I’ve spent the last couple of weeks holed up writing. Partly, this was to prepare for a great workshop on water held this last weekend here at Harvard. Historians, anthropologists, designers, geographers all working out ideas through papers we had circulated. It was great, and provided some very good feedback on my work. Toby Jones gave an exceptionally thoughtful response to a paper I presented and which I will be submitting for publication soon.

On Saturday evening James Wescoat gave a very compelling lecture on issues of sanitation and design, particularly the ways that certain ideas have traveled between the US and India. If you’ve not come across Dr. Wescoat’s work, here is a short interview with him:

At present, I’m working through the first part of the book I’ve tentatively titled Water and no Other. The project has taken some unexpected turns, particularly into the history of geology, which turns out to be a formative dimension of modern water policies in North America. The best part of this turn is getting a chance to examine Rudwick’s great work in Bursting the Limits of Time.

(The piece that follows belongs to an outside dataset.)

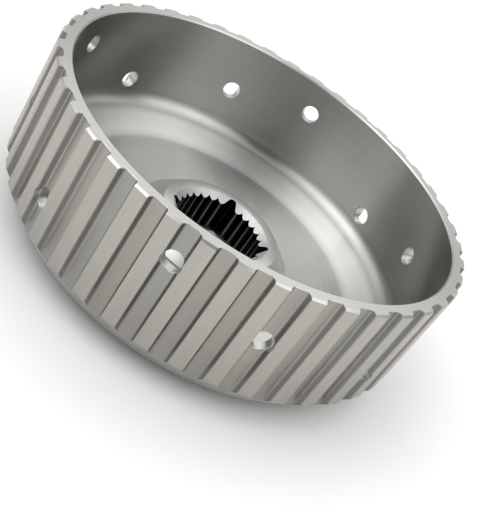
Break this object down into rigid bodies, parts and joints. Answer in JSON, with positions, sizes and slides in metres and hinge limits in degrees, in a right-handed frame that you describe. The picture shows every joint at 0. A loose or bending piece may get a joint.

At any rate, I think I will have the first 1/3 of the book in a complete draft by the end of May. The next two parts should come a bit more quickly as I’ve already done the research for them. Inevitably, I expect some rabbit-trails, detours and (of course!) summer to weigh in on the progress.

Likely by the end of May, I will also have followed through on my aim of making some sub-pages for the book that provide some background on where the project is headed and the shape it is taking.